Mistake three: chasing losses mid-card. A boxing card runs several fights in sequence, and if your first two bets lose, the urge to increase your stake on the third fight is overwhelming. Do not do it. Each fight is an independent event. The universe does not owe you a winner because you lost earlier in the evening. This pattern — chasing losses — is one of the clearest markers of problem gambling. Around 2.7% of UK adults experience gambling harm, and impulsive staking during a live event is a common trigger. Set your stakes before the card begins and do not adjust them mid-evening.
Mistake four: backing the favourite without checking the odds. A fighter can be the “right” pick and still be a terrible bet if the odds are too short. If a favourite is priced at 1/8, you need to stake eight pounds to win one pound. Unless you are extremely confident that fighter wins more than 88% of the time, the mathematics are against you. Learning to separate “who wins” from “where is the value” is the single biggest leap a beginner makes.
Mistake five: skipping research entirely. I see it constantly — people pick fighters based on name recognition, social media hype, or which corner looked more intimidating during the ring walk. None of that predicts outcomes. Spend twenty minutes reading about the fighters’ recent form, their styles, and the specific matchup dynamics. Twenty minutes. That tiny investment of time separates informed betting from guessing.
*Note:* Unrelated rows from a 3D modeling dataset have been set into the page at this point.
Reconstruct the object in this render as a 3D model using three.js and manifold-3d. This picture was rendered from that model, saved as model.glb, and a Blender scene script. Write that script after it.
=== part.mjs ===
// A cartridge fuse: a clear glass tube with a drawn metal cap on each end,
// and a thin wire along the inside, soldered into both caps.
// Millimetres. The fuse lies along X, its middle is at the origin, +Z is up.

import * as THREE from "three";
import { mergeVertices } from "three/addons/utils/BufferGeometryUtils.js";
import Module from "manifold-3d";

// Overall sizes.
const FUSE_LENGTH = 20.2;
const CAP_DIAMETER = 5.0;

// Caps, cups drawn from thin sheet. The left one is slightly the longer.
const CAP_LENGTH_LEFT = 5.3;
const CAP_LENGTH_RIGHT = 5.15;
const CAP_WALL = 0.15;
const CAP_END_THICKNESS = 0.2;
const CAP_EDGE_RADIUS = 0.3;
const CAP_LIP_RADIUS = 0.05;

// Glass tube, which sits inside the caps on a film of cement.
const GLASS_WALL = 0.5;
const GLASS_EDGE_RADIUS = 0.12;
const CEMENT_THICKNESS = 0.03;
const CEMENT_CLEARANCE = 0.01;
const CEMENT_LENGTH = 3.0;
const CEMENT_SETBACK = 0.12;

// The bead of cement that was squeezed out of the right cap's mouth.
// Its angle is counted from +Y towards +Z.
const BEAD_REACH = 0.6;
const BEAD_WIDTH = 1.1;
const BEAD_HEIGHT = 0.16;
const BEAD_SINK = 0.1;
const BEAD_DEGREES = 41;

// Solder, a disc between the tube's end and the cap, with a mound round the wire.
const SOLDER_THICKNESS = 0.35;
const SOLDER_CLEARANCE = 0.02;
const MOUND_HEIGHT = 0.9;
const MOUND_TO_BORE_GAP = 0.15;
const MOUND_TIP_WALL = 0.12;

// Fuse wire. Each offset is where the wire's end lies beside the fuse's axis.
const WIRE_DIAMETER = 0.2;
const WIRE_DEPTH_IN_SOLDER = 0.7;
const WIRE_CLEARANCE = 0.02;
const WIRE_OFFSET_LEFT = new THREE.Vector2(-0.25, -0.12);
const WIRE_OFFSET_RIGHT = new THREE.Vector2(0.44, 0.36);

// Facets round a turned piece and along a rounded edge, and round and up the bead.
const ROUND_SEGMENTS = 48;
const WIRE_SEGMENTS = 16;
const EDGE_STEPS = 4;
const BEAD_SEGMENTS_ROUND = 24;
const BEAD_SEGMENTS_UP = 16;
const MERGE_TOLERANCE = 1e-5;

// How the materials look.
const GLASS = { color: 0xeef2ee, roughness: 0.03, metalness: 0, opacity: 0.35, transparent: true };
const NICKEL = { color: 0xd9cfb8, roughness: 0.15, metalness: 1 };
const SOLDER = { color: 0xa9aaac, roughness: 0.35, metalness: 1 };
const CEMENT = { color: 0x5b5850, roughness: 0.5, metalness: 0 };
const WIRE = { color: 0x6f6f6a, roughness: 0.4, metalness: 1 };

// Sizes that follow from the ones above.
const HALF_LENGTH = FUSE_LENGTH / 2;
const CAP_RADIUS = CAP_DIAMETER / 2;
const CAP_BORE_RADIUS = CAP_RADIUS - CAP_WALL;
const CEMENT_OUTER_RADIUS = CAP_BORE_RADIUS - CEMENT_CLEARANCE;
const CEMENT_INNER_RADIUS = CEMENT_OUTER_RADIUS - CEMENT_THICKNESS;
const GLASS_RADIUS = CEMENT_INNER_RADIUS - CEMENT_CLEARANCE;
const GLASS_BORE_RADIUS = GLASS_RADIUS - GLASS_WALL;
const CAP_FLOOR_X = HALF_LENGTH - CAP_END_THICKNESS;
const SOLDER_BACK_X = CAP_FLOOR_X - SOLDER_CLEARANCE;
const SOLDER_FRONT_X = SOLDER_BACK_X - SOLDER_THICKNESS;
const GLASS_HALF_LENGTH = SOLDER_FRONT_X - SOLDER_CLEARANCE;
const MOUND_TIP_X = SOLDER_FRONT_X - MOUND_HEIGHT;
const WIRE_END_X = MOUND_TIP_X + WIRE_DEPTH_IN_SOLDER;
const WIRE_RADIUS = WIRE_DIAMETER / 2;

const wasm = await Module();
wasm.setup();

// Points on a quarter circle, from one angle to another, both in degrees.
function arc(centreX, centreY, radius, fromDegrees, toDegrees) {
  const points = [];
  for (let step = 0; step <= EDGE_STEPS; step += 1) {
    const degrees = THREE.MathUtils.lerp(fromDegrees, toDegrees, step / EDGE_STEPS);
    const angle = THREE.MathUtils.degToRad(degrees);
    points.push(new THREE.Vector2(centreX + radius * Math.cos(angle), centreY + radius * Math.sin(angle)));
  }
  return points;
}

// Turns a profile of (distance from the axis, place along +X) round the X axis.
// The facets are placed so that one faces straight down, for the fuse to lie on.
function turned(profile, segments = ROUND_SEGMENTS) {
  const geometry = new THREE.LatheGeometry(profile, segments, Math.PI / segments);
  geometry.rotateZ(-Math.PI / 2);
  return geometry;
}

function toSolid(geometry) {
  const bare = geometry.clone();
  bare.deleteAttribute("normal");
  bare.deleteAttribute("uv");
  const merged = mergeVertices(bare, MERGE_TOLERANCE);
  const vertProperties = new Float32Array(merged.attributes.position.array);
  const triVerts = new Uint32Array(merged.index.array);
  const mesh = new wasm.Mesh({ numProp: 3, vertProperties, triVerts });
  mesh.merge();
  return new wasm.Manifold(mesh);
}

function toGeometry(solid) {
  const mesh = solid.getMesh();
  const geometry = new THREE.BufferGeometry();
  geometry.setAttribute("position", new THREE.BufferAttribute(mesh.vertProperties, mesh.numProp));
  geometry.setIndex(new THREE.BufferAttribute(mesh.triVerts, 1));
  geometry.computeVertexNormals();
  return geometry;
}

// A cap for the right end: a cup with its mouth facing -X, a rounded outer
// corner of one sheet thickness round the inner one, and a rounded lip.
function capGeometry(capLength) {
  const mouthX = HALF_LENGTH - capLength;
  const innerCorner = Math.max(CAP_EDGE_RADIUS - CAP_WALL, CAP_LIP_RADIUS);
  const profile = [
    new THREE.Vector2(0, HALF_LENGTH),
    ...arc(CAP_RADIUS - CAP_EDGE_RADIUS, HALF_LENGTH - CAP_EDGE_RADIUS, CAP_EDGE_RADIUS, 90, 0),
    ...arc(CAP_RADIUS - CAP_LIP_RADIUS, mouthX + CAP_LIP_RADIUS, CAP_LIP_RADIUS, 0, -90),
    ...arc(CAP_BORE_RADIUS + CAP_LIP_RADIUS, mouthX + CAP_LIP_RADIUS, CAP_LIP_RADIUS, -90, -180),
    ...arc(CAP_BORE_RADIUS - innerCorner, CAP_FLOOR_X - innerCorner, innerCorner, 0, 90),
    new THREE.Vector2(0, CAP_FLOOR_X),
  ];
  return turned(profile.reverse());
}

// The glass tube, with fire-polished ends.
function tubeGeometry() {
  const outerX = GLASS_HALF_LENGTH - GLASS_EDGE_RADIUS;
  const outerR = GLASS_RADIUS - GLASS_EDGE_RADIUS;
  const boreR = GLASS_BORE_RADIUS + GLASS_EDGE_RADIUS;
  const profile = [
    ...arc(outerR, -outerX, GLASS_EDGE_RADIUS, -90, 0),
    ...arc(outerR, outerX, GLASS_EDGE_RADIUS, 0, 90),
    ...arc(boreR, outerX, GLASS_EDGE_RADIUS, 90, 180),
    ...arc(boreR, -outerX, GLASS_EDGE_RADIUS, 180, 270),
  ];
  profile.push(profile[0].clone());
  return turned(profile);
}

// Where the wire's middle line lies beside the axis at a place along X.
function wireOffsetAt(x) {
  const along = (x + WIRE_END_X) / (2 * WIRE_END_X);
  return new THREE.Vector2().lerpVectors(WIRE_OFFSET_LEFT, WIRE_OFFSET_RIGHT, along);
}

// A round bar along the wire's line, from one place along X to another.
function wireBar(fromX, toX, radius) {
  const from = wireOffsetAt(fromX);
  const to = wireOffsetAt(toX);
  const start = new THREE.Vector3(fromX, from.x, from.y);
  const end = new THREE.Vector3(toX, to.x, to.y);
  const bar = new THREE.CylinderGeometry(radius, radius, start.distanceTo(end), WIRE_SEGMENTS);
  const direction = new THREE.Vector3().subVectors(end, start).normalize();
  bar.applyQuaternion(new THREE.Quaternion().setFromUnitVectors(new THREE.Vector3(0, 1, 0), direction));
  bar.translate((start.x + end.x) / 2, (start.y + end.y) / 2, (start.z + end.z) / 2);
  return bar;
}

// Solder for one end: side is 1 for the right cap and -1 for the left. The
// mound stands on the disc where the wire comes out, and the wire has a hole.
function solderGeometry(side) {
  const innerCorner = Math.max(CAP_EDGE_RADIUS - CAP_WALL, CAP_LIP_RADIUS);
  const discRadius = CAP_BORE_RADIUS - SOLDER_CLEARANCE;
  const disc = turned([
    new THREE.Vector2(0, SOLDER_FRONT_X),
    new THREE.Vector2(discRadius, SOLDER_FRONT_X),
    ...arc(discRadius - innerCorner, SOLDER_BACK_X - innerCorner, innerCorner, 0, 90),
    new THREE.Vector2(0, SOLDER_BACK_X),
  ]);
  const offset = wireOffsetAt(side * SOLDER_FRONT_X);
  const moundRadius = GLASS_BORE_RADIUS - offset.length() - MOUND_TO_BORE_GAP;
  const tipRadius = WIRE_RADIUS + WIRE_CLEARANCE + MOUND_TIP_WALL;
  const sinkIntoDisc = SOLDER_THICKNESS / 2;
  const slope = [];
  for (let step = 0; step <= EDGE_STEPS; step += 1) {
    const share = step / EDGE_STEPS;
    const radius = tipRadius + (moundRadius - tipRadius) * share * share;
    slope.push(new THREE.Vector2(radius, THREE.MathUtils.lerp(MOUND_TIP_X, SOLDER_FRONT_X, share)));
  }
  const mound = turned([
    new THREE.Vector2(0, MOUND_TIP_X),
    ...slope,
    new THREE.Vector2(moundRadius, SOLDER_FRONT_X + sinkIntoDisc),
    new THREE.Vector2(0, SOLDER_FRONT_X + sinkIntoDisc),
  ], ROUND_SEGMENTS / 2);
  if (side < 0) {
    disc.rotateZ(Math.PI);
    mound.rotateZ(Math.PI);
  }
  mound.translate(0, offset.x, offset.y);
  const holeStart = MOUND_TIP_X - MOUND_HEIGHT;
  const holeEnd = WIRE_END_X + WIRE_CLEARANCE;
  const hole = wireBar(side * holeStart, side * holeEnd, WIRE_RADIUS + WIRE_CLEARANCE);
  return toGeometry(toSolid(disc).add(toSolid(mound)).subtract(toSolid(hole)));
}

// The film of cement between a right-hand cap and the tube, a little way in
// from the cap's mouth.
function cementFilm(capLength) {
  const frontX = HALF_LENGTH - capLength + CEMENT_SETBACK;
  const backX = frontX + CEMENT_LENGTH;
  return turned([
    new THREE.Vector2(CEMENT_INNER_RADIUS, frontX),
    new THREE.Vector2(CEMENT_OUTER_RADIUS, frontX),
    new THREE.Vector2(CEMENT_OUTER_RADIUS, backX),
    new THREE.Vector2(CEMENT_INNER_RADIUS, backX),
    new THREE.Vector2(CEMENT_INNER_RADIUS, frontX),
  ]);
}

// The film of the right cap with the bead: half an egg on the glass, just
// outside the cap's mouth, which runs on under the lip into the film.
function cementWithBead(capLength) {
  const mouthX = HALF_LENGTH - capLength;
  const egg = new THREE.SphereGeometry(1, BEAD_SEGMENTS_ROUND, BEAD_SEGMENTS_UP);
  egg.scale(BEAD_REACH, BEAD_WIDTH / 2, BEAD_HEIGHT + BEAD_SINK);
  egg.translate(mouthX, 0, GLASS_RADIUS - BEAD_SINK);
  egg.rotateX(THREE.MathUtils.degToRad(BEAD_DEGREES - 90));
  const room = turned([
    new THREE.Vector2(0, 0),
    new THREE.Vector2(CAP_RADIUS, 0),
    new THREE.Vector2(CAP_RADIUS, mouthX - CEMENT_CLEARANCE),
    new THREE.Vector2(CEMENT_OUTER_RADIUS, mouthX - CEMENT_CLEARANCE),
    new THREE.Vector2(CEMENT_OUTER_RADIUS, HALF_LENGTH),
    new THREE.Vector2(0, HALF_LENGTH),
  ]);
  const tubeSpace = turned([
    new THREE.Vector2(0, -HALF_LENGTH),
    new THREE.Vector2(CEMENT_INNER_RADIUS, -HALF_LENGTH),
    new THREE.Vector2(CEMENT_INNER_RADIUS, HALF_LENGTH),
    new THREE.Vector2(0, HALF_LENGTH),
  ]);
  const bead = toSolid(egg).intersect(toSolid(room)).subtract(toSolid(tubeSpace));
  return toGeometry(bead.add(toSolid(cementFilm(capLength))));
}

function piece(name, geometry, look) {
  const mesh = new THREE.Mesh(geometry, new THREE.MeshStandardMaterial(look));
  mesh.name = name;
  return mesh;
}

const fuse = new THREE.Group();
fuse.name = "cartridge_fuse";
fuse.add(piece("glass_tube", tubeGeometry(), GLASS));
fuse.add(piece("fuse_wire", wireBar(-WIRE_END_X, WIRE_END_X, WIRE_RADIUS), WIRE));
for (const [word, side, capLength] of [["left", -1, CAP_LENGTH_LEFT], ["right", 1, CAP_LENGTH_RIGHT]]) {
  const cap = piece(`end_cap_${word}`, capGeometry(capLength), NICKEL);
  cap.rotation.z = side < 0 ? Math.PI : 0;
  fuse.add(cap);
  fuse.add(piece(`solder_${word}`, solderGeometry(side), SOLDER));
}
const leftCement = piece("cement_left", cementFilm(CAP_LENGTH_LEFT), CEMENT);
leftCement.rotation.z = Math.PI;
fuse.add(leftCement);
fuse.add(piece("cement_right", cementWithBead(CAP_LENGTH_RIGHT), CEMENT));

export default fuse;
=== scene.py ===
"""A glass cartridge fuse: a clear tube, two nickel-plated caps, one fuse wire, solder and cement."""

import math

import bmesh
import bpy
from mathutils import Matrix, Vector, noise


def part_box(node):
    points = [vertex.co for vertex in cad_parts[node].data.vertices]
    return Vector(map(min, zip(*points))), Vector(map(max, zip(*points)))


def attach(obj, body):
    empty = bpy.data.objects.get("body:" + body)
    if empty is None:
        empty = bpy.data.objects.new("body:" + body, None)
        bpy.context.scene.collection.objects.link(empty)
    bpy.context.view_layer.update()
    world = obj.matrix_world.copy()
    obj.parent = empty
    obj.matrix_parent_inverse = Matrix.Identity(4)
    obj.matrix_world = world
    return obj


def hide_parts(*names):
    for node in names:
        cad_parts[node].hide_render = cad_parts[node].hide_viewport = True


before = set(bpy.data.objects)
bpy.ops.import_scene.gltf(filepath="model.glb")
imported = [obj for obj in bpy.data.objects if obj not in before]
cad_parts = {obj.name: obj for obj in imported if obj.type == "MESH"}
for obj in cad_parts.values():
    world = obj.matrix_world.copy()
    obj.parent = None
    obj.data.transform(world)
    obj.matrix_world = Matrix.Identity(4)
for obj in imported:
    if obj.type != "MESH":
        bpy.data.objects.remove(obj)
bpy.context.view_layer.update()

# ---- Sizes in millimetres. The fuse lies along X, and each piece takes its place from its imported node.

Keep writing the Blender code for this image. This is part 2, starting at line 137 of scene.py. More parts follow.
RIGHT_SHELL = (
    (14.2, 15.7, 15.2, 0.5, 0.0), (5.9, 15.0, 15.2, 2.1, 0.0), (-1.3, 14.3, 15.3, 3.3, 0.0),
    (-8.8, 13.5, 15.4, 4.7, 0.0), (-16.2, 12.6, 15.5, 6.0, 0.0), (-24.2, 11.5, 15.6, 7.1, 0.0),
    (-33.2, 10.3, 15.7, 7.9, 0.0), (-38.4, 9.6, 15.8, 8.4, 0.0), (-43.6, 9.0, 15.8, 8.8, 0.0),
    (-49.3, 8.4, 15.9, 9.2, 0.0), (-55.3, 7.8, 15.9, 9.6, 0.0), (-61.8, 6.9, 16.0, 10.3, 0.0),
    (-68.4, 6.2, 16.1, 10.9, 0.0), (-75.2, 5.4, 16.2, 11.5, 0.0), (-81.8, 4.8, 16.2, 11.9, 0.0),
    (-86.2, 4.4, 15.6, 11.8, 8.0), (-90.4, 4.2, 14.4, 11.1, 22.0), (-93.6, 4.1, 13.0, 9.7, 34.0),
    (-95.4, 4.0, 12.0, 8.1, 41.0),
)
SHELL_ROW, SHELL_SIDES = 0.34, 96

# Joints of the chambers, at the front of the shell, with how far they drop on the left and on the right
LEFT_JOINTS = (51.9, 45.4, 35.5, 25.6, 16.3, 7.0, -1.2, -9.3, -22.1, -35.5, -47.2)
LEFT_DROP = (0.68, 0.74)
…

When the Lessons Start Paying Off
Your first month of boxing betting should cost you almost nothing in real terms — small stakes, deliberate choices, and a growing notebook of observations. The goal is not to profit immediately. It is to build a process that eventually generates consistent results. Once you have placed ten or fifteen bets with a clear rationale behind each one, you will start seeing patterns in how you think about fights. That is the foundation everything else is built on. The money follows the method, never the other way around.